▶ Task prompt
Could every line of the data be printed exactly as it reads?

___ Records for this task

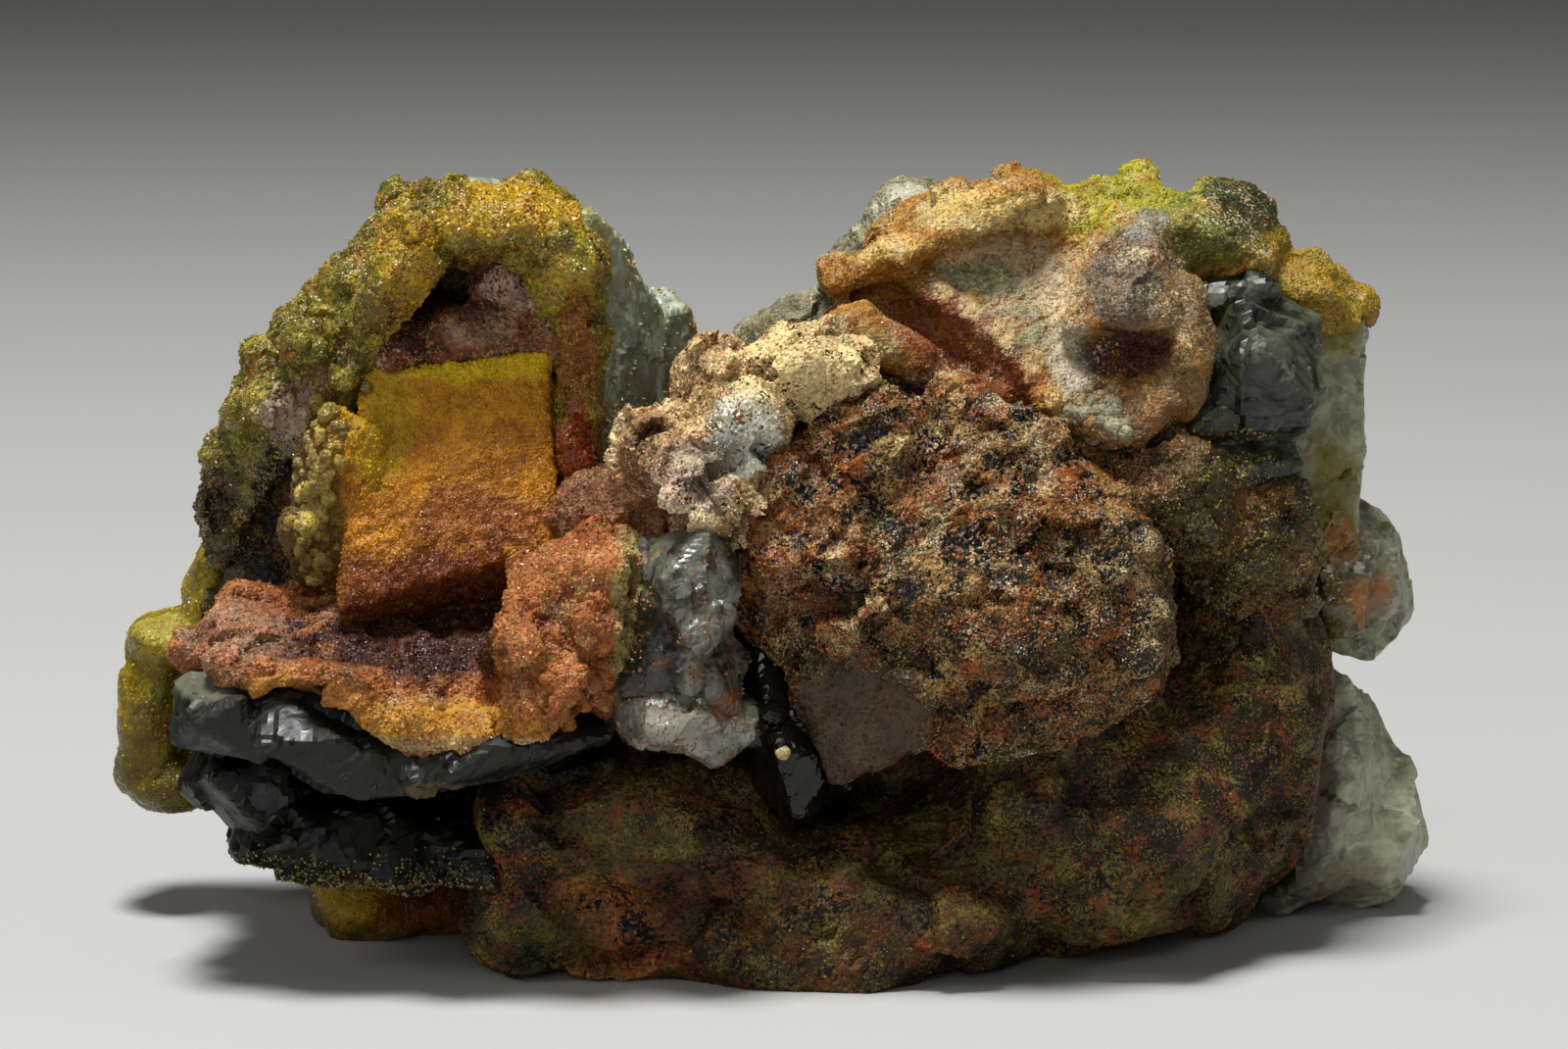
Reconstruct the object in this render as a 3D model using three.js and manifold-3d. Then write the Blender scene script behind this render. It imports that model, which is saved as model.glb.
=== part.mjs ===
// Mimetite with pyromorphite: a hand specimen of broken quartz, 80 mm wide, on which
// sugary crusts of yellow pyromorphite and orange mimetite grew.
// Two humps with a saddle between them: the left one carries a crusted rhomb-shaped
// block under a yellow hood and a translucent quartz fin, and the right one carries
// a crusted slope, a cavity, a yellow cap and a smoky quartz. A speckled boulder of
// quartz stands in front of the right hump, and milky quartz wings close the far side.
// Units are millimetres, +Z is up, and -Y is the front of the specimen.
// The origin is the middle of the underside.
import * as THREE from "three";
import { ConvexGeometry } from "three/addons/geometries/ConvexGeometry.js";
import { mergeVertices } from "three/addons/utils/BufferGeometryUtils.js";
import Module from "manifold-3d";

const wasm = await Module();
wasm.setup();

// Driving dimensions
const CLEARANCE = 0.3; // between neighbouring pieces
const STONE_CORNERS = 16; // points that make one ordinary stone
const NODULE_CORNERS = 9; // points that make one small round nodule
const CRYSTAL_CORNERS = 11; // points that make one sharp broken piece of quartz
const CORNER_REACH = 1.09; // corners stand past the half size, and faces fall short of it
const GROUND = 200; // side of the block that cuts the underside flat

// Finishes: colour and roughness of each mineral
const OLIVE_CRUST = { color: 0x7d7420, roughness: 0.6 };
const YELLOW_CRUST = { color: 0xc2a01c, roughness: 0.6 };
const ORANGE_CRUST = { color: 0xc47d2c, roughness: 0.7 };
const BEIGE_CRUST = { color: 0xb58a52, roughness: 0.8 };
const PINK_DRUSE = { color: 0xa07866, roughness: 0.9 };
const CLEAR_QUARTZ = { color: 0x8b9484, roughness: 0.25 };
const MILKY_QUARTZ = { color: 0xb9bca8, roughness: 0.35 };
const SMOKY_QUARTZ = { color: 0x2f3029, roughness: 0.25 };
const SPECKLED_QUARTZ = { color: 0x6b5540, roughness: 0.7 };
const BROWN_ROCK = { color: 0x4d3a24, roughness: 0.8 };

// A repeatable stream of numbers from 0 to 1.
function numbersFrom(seed) {
  let state = Math.imul(seed, 0x9e3779b1);
  return () => {
    state = (state + 0x6d2b79f5) | 0;
    let t = Math.imul(state ^ (state >>> 15), 1 | state);
    t = (t + Math.imul(t ^ (t >>> 7), 61 | t)) ^ t;
    return ((t ^ (t >>> 14)) >>> 0) / 2 ** 32;
  };
}

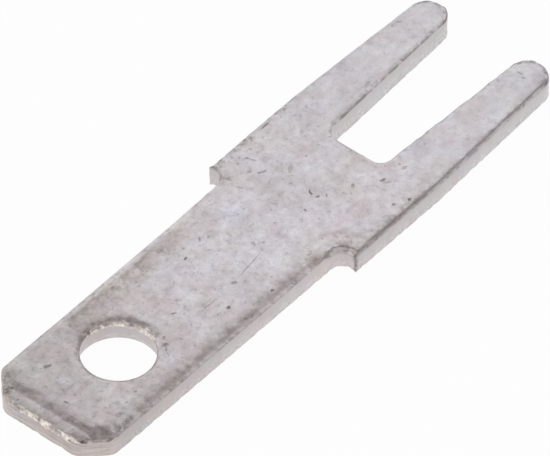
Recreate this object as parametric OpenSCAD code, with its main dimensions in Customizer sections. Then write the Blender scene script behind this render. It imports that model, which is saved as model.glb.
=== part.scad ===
// Straight tab terminal for a printed circuit board, stamped from one flat strip of tinned brass.
// It lies on its underside, with the tab towards -X, the two solder prongs towards +X and the
// coined face up. The origin is under the middle of its length. Sizes are in millimetres.

/* [Strip] */
// Thickness of the strip
strip_t = 0.5; // [0.4:0.01:0.8]
// Width of the rolled top edge that blanking leaves round the body and the prongs
roll_w = 0.1; // [0.1:0.01:0.16]
// Depth of that rolled edge, less than its width
roll_h = 0.085; // [0.08:0.005:0.095]
// Depth of the rolled edge along the tapered sides of the prongs, where it is shallower
prong_roll_h = 0.075; // [0.05:0.005:0.075]

/* [Tab] */
// Width of the tab that a receptacle grips
tab_w = 2.8; // [2.2:0.05:3.4]
// Length of the tab, from its tip to the shoulder corners
tab_l = 7; // [5.5:0.1:10]
// Length of each corner cut, along the tab
cut_l = 0.5; // [0.3:0.05:0.8]
// Width of each corner cut, across the tab
cut_w = 0.5; // [0.3:0.05:0.8]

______

▶ Exercise output
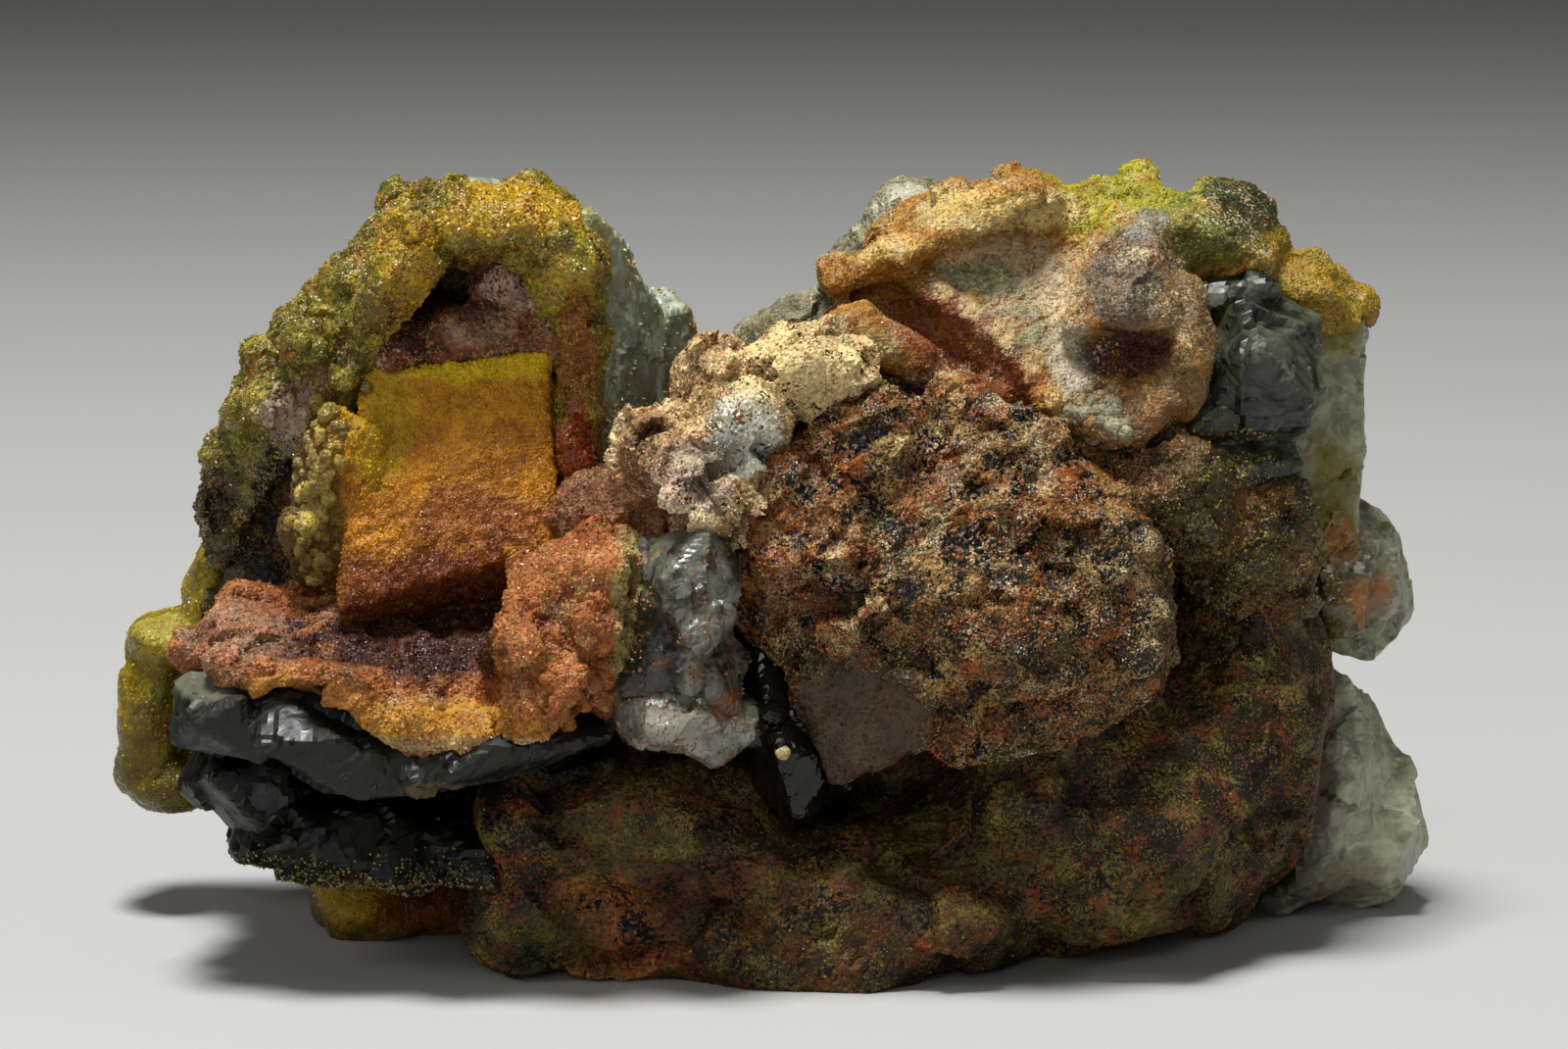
Reconstruct the object in this render as a 3D model using three.js and manifold-3d. Then write the Blender scene script behind this render. It imports that model, which is saved as model.glb.
=== part.mjs ===
// Mimetite with pyromorphite: a hand specimen of broken quartz, 80 mm wide, on which
// sugary crusts of yellow pyromorphite and orange mimetite grew.
// Two humps with a saddle between them: the left one carries a crusted rhomb-shaped
// block under a yellow hood and a translucent quartz fin, and the right one carries
// a crusted slope, a cavity, a yellow cap and a smoky quartz. A speckled boulder of
// quartz stands in front of the right hump, and milky quartz wings close the far side.
// Units are millimetres, +Z is up, and -Y is the front of the specimen.
// The origin is the middle of the underside.
import * as THREE from "three";
import { ConvexGeometry } from "three/addons/geometries/ConvexGeometry.js";
import { mergeVertices } from "three/addons/utils/BufferGeometryUtils.js";
import Module from "manifold-3d";

const wasm = await Module();
wasm.setup();

// Driving dimensions
const CLEARANCE = 0.3; // between neighbouring pieces
const STONE_CORNERS = 16; // points that make one ordinary stone
const NODULE_CORNERS = 9; // points that make one small round nodule
const CRYSTAL_CORNERS = 11; // points that make one sharp broken piece of quartz
const CORNER_REACH = 1.09; // corners stand past the half size, and faces fall short of it
const GROUND = 200; // side of the block that cuts the underside flat

// Finishes: colour and roughness of each mineral
const OLIVE_CRUST = { color: 0x7d7420, roughness: 0.6 };
const YELLOW_CRUST = { color: 0xc2a01c, roughness: 0.6 };
const ORANGE_CRUST = { color: 0xc47d2c, roughness: 0.7 };
const BEIGE_CRUST = { color: 0xb58a52, roughness: 0.8 };
const PINK_DRUSE = { color: 0xa07866, roughness: 0.9 };
const CLEAR_QUARTZ = { color: 0x8b9484, roughness: 0.25 };
const MILKY_QUARTZ = { color: 0xb9bca8, roughness: 0.35 };
const SMOKY_QUARTZ = { color: 0x2f3029, roughness: 0.25 };
const SPECKLED_QUARTZ = { color: 0x6b5540, roughness: 0.7 };
const BROWN_ROCK = { color: 0x4d3a24, roughness: 0.8 };

// A repeatable stream of numbers from 0 to 1.
function numbersFrom(seed) {
  let state = Math.imul(seed, 0x9e3779b1);
  return () => {
    state = (state + 0x6d2b79f5) | 0;
    let t = Math.imul(state ^ (state >>> 15), 1 | state);
    t = (t + Math.imul(t ^ (t >>> 7), 61 | t)) ^ t;
    return ((t ^ (t >>> 14)) >>> 0) / 2 ** 32;
  };
}

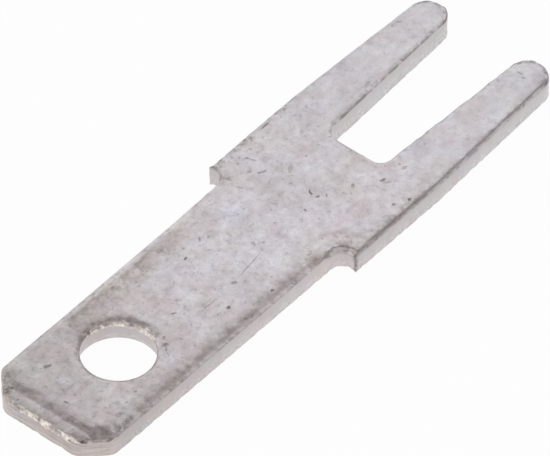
Recreate this object as parametric OpenSCAD code, with its main dimensions in Customizer sections. Then write the Blender scene script behind this render. It imports that model, which is saved as model.glb.
=== part.scad ===
// Straight tab terminal for a printed circuit board, stamped from one flat strip of tinned brass.
// It lies on its underside, with the tab towards -X, the two solder prongs towards +X and the
// coined face up. The origin is under the middle of its length. Sizes are in millimetres.

/* [Strip] */
// Thickness of the strip
strip_t = 0.5; // [0.4:0.01:0.8]
// Width of the rolled top edge that blanking leaves round the body and the prongs
roll_w = 0.1; // [0.1:0.01:0.16]
// Depth of that rolled edge, less than its width
roll_h = 0.085; // [0.08:0.005:0.095]
// Depth of the rolled edge along the tapered sides of the prongs, where it is shallower
prong_roll_h = 0.075; // [0.05:0.005:0.075]

/* [Tab] */
// Width of the tab that a receptacle grips
tab_w = 2.8; // [2.2:0.05:3.4]
// Length of the tab, from its tip to the shoulder corners
tab_l = 7; // [5.5:0.1:10]
// Length of each corner cut, along the tab
cut_l = 0.5; // [0.3:0.05:0.8]
// Width of each corner cut, across the tab
cut_w = 0.5; // [0.3:0.05:0.8]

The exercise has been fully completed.